I have now had a series of paranoid revelations such as:
- if Hassan stole the money then he and Mustapha probably split it, or it was Mustapha himself who really stole it when we were in the desert
- the thing with the police in Ouarzazate may have been fake
- one time at the Gnawa Festival I was in the crowd with Mustapha, someone grabbed my ass really quickly and immediately Mustapha collared a little kid that had been walking past and started yelling at him in Arabic. The kid looked really really confused...I now think it was Mustapha who grabbed my ass and then blamed it on someone else to create a situation where he was my "protector". Although I did get groped a couple other times that night when Mustapha was nowhere to be found.

One very frustrating thing is that people are often very very willing to pass on negative information about other acquaintances, but only after waiting for a while. Like Mohammed only telling me the thing about the shopping yesterday. Like Adil only telling me about being Mustapha's 'girlfriend' after I returned to Essaouira. They could have told me this weeks ago.

The worst example of this relates to NEWMustafa, yes yet another one, who I met on my first day back in Essaouira (Canada Day in fact) while I was waiting in a cafe, he seemed cool, not creepy, and after spending a week with Phil (where I discovered that travelling in Morocco with a big white guy is infinitely different than travelling here alone or with other women or with Moroccan men) I think I was just more open to trusting people.
So I met up with him and one of his friends the next day and we went to their riad and they made me a really tasty vegetarian tagine and salads and soup...the meal was great and everything was fine even though NewMustafa seemed disappointed that I didn't want to
a) drink beer
b) smoke hash
c) have a massage
d) dance
like a good tourist girl.

A couple of days later I'm talking to Adil (who runs my hotel) and he says "You know that Mustafa you were with the other day. Watch out. He is in trouble with the police for drugging some Chinese girls, they went to the police. I saw his photo at the station."
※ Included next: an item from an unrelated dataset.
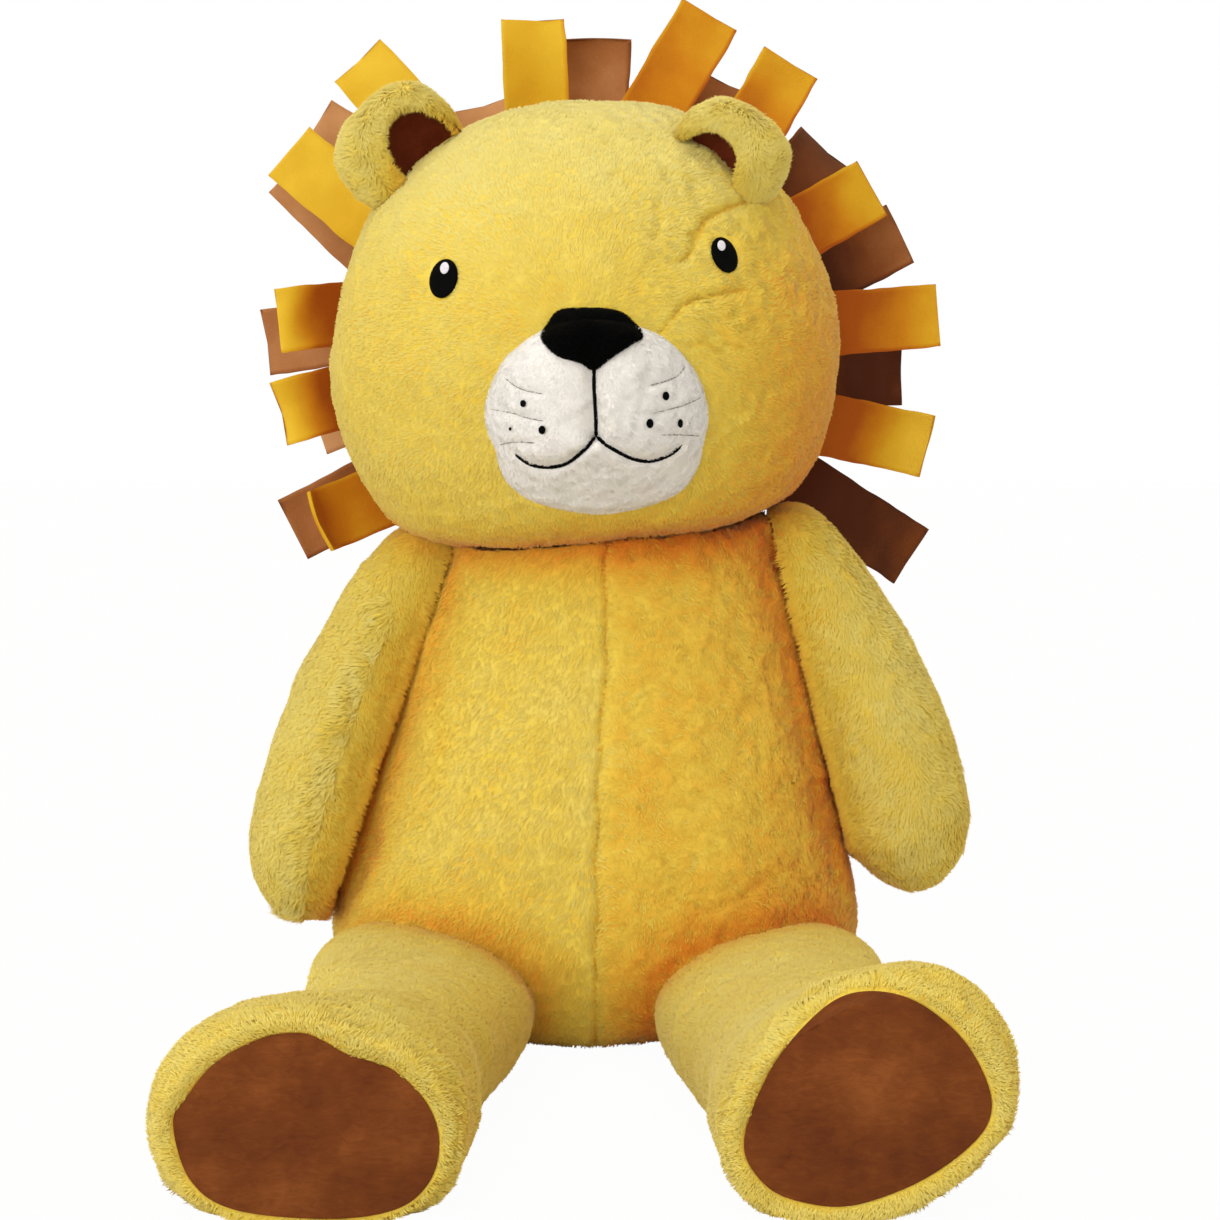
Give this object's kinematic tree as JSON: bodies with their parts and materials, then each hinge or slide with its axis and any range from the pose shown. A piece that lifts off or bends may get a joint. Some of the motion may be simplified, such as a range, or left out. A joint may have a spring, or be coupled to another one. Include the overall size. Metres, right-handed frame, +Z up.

Okay, barring questions about why Adil was at the police station and why, if NewMustafa is a sex offender, is he also running a hotel...OH MY GOD! WHY THE FUCK DIDN'T YOU TELL ME THIS RIGHT AWAY?

I get paranoid again and notice how NewMustafa had made certain dishes that he wouldn't eat because they were too 'acidic', how he never drank alcohol but kept offering it to me, etc.

At this point in the story I would like to day "Please calm down, Mom and Dad, I'm fine, I have not been drugged and/or ravished by anyone and it's going to stay that way."

So I avoided NewMustafa for a couple days, when I did run into him didn't accept any invitations to dinner, or to smoke, and he got really weird about how I was being uptight, liked to be alone too much, didn't like to party enough, not like the other tourist girls, I should be here to have a good time since I'm on vacation. I think now he has decided I'm not worth it and I don't think I will be receiving any more invitations to dinner thank god.

I don't know if that story about him is true but I do know that he is insecure and pushy and whiny and behaves like a child when he doesn't get what he wants. And that's enough.

mimi and leila

i live in a pink and yellow and green riad (a small hotel in a traditional home) in Essaouira with Adil who runs the place, a variety of his brothers, other staff, various guests, and a small turtle named Mimi.

nobody can pronounce my name so they have christened me Leila.

one of the women who works at the riad has been really cool, she took me to the local hammam the other day where once again I scoured off several tablespoons worth of dead skin and is going to teach me how to make m'smma (this fantastic crepe).

in spite of my previous comments about the dorkiness of henna on tourists I have just been hennaed, for free courtesy of a friend of Adil's, and now have lovely temporary tattoos all over my hands.

i am learning some Arabic and might start taking lessons soon.

watched the World Cup final in an Italian bar filled with supporters for both teams. after the Italian victory I walked to the main square and passed the Essaouira Italian Victory Parade which consisted of about 7 very happy Italian people running around with a flag.

people keep feeding me tagine. delicious homemade tagine.

men keep trying to follow me home.
"just talking! I just want to talk! I'm not like the others!"
"i saw you at the cafe and wanted to talk to you"

there's also the classic "like my sister" line. When a dude tells me I'm like his sister is when the bullshit alarm goes off. Except Adil...I think he's actually all right, maybe a little overprotective but honest.

i can't remember the last time I washed my jeans. it may have been in Spain. that was in May. that was seven weeks ago. they look clean and they don't smell and that's the only thing that matters.

most days I get up, go out for breakfast (fresh orange juice, m'semma [the crepe] with loads of butter and honey, coffee or tea), get a newspaper, read a book. walk around, go to the patisserie to eat pastries and read, hang out at the cafe with Mohammed and Simo or at the riad with Adil and Amin or at the nearby organic vegetarian restaurant, La Triskalla (TOFU! For the first time in MONTHS!). Days go by fast when there's nothing to do but read and eat and speak broken french and smoke and drink tea. I can't believe it's already the 10th.

I am currently, right this very moment in fact, embroiled in an MSN conversation with Driss of Casablanca who I met in Essaouira during the festival through Phil and Mohammed and Benedicte - he has decided he "loves" me, although it's a "friendly love"...I am not sure what this means exactly, maybe he wrote it in french and then Babelfished it, but he really really wants me to come to Casablanca, to go see his cousin in Agadir...maybe if I can't go to Casa he will come to visit me here...sigh.